GIVEN EXERCISE:
Return all the data, word for word.

MATERIAL PROVIDED:
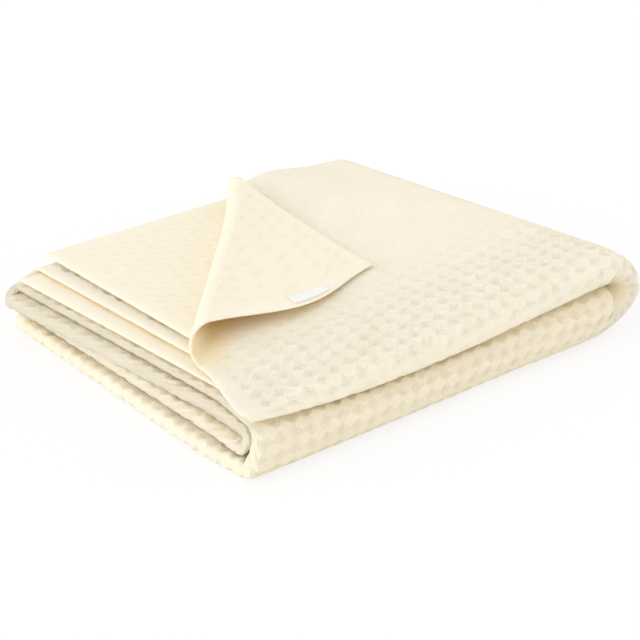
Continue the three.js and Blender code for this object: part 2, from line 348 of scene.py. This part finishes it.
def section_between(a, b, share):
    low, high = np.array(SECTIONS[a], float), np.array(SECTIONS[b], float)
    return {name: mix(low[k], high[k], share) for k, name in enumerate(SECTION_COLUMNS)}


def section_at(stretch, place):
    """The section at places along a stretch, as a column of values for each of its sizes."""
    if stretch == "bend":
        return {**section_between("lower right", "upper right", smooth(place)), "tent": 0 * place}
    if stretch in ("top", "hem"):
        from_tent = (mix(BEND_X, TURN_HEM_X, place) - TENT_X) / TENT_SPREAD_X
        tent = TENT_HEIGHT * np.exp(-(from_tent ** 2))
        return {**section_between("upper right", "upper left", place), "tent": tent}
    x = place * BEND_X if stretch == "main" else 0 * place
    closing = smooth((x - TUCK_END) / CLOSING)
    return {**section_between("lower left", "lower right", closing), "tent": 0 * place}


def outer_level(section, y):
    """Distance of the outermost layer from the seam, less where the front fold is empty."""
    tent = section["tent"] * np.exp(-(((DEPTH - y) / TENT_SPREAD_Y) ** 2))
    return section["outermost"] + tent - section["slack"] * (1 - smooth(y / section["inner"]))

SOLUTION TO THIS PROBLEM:
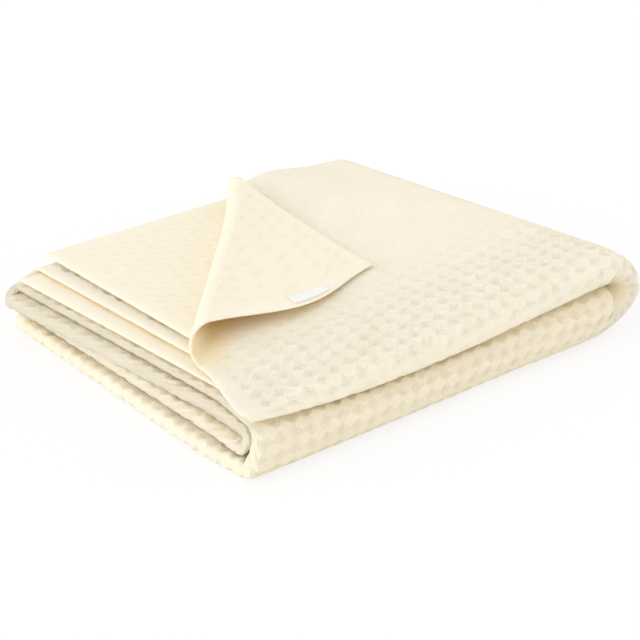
Continue the three.js and Blender code for this object: part 2, from line 348 of scene.py. This part finishes it.
def section_between(a, b, share):
    low, high = np.array(SECTIONS[a], float), np.array(SECTIONS[b], float)
    return {name: mix(low[k], high[k], share) for k, name in enumerate(SECTION_COLUMNS)}


def section_at(stretch, place):
    """The section at places along a stretch, as a column of values for each of its sizes."""
    if stretch == "bend":
        return {**section_between("lower right", "upper right", smooth(place)), "tent": 0 * place}
    if stretch in ("top", "hem"):
        from_tent = (mix(BEND_X, TURN_HEM_X, place) - TENT_X) / TENT_SPREAD_X
        tent = TENT_HEIGHT * np.exp(-(from_tent ** 2))
        return {**section_between("upper right", "upper left", place), "tent": tent}
    x = place * BEND_X if stretch == "main" else 0 * place
    closing = smooth((x - TUCK_END) / CLOSING)
    return {**section_between("lower left", "lower right", closing), "tent": 0 * place}


def outer_level(section, y):
    """Distance of the outermost layer from the seam, less where the front fold is empty."""
    tent = section["tent"] * np.exp(-(((DEPTH - y) / TENT_SPREAD_Y) ** 2))
    return section["outermost"] + tent - section["slack"] * (1 - smooth(y / section["inner"]))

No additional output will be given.